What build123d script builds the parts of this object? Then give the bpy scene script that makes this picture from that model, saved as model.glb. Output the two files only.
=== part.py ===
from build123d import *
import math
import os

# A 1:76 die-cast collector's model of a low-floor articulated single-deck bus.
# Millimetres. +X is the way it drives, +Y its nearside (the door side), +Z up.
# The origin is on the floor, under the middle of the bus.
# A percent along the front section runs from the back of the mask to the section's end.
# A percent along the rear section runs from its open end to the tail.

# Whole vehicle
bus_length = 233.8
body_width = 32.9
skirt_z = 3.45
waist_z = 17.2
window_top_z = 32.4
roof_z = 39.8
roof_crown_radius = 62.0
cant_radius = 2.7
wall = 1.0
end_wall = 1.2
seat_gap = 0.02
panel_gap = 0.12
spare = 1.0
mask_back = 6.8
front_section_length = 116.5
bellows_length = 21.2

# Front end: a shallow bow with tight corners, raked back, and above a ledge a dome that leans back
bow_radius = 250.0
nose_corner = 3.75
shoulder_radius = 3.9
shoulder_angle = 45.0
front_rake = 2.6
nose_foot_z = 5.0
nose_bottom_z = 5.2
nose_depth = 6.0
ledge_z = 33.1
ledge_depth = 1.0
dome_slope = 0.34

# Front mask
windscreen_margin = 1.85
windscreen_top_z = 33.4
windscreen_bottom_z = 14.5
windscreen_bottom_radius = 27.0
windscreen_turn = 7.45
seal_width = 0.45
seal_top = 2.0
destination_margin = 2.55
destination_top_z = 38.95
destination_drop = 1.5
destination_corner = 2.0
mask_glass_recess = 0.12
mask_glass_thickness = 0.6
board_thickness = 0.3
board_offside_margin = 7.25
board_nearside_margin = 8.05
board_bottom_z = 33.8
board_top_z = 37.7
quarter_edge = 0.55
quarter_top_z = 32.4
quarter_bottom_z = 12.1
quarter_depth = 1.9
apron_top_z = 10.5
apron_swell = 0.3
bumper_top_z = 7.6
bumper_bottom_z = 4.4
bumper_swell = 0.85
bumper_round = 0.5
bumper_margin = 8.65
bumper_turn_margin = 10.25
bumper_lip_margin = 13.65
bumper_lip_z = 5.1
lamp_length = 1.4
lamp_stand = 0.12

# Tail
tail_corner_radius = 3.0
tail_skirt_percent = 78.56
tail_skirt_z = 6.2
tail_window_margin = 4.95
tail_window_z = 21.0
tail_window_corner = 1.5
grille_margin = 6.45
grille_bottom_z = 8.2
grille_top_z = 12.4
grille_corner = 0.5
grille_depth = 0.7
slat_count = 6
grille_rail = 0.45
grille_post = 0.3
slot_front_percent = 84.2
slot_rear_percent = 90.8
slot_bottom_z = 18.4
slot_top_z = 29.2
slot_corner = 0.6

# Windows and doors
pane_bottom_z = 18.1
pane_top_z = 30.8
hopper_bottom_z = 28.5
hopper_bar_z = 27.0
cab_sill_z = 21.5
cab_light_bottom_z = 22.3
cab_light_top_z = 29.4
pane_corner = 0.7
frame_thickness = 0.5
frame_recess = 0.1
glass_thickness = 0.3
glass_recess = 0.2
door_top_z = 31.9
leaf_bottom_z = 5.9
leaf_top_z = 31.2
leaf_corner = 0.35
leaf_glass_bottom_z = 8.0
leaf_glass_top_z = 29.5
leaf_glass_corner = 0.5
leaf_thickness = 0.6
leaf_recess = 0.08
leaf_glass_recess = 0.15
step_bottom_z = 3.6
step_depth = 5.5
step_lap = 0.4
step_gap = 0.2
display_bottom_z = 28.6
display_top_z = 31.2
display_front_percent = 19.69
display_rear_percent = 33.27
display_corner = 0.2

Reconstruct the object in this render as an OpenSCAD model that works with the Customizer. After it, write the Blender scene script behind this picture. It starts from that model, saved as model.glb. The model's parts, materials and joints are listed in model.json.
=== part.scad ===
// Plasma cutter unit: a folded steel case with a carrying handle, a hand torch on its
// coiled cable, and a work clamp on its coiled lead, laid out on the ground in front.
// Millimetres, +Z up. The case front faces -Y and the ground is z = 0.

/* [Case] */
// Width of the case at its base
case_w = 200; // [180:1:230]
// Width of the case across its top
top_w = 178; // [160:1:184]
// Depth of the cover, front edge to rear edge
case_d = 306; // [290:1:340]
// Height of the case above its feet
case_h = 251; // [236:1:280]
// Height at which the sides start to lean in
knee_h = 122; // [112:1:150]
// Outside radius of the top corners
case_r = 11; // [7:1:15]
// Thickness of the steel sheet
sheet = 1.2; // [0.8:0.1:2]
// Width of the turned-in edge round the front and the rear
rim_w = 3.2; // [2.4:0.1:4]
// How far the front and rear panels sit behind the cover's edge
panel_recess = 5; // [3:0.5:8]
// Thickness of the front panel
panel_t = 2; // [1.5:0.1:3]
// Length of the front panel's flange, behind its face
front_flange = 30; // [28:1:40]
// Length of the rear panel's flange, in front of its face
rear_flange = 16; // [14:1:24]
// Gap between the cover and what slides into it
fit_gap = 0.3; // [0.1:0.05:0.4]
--
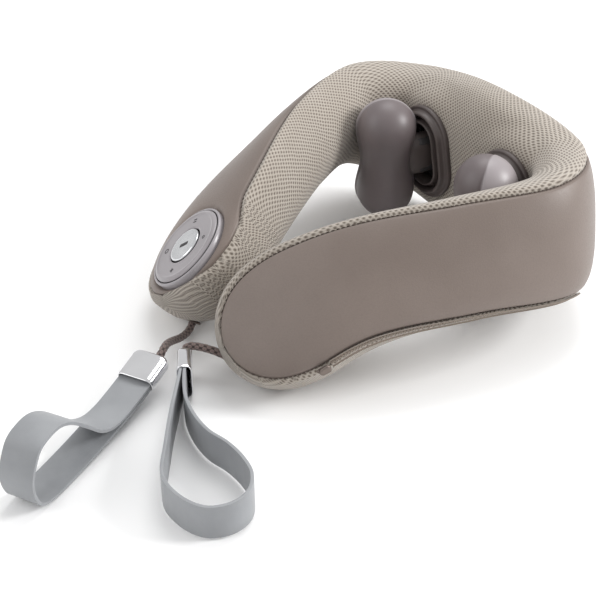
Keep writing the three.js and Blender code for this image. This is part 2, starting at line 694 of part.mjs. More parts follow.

--- SET EXERCISE ---
Return, from the data, each line that has the word "object" in it.

--- THE RESPONSE ---
What build123d script builds the parts of this object? Then give the bpy scene script that makes this picture from that model, saved as model.glb. Output the two files only.
Reconstruct the object in this render as an OpenSCAD model that works with the Customizer. After it, write the Blender scene script behind this picture. It starts from that model, saved as model.glb. The model's parts, materials and joints are listed in model.json.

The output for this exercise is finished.